Abstract
Purpose :
Machine Learning (ML) models suffer from a lack of interpretability, particularly in healthcare settings. We used Google Brain’s What-if Tool (WIT) in a retrospective cohort study to analyse the decision boundaries of a multi-classification model that predicts visual acuity (VA) outcomes for patients with wet age-related macular degeneration (AMD).
Methods :
Our AMD dataset consisted of 3961 eyes from patients who had attended Moorfields Eye Hospital in the UK and were undergoing anti-vascular endothelial growth factor treatment. For each patient, VA was measured at the start of treatment and one year later using Early Treatment Diabetic Retinopathy Study charts. VA after one year of treatment was binned to labels of “Good” for scores of 70+, “Neutral” for scores of 36-69, and “Poor” for scores of 35 or below. A Google Cloud AutoML Tables model was then trained on this data to predict these VA outcome labels based on VA at baseline, age, ethnicity and gender.

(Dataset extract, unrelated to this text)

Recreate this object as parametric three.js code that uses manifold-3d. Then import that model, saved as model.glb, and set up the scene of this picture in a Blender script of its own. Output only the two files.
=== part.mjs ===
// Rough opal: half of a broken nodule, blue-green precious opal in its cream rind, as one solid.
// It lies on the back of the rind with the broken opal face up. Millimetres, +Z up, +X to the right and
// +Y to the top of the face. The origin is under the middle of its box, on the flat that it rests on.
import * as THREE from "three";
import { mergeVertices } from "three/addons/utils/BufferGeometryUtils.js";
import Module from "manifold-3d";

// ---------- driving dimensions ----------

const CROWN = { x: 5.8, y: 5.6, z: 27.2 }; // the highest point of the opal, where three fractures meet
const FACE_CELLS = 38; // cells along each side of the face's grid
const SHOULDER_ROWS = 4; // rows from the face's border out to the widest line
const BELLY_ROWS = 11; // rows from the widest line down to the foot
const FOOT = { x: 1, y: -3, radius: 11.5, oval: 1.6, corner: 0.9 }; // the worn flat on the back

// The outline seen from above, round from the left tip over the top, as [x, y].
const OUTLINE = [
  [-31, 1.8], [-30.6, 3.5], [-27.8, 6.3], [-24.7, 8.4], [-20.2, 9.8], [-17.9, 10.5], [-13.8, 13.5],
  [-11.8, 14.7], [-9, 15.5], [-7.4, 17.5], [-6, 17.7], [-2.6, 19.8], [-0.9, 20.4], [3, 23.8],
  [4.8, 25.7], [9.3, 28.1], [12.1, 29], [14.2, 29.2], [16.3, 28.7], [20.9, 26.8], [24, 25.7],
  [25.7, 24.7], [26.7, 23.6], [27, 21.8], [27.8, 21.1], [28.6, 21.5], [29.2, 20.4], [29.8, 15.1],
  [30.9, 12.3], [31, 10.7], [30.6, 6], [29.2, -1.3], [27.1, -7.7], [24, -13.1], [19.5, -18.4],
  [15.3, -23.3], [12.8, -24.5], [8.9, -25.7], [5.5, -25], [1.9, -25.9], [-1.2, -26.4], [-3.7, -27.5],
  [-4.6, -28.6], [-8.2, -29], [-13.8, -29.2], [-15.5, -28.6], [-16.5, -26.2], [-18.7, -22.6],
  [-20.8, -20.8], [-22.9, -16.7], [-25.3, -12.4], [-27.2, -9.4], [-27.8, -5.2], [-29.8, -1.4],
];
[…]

We report the AUROC, precision and recall performance of the model. To explore decision boundaries, nearest counterfactual analysis using L1 distance was performed using the WIT – a model-agnostic explainable artificial intelligence tool - as a Jupyter notebook extension.
Results :
The trained AutoML model performed with an AUROC of 0.892, a precision of 73.1% and a recall of 71.9%. We present a case study of an 84-year-old British male patient with an initial VA of 70, and his nearest counterfactual, an 84-year-old British female patient, also with an initial VA of 70. The ground truth for both patients was “Good”; this was correctly predicted in the male patient, whilst the model predicted a “Neutral” outcome for the female.
Conclusions :
We present a novel way in which clinicians can easily view nearest counterfactuals using the WIT, allowing for a greater understanding into how ML models arrive at their decisions at the level of an individual patient. In our example, there is no clinically strong evidence to support the model’s prediction of a “Neutral” outcome in the female patient in comparison to the male patient. Importantly, minimal coding experience is required in both the training of the model on AutoML Tables and the analysis using the WIT. This approach could therefore contribute to the democratisation of ML in healthcare.
This is a 2021 ARVO Annual Meeting abstract.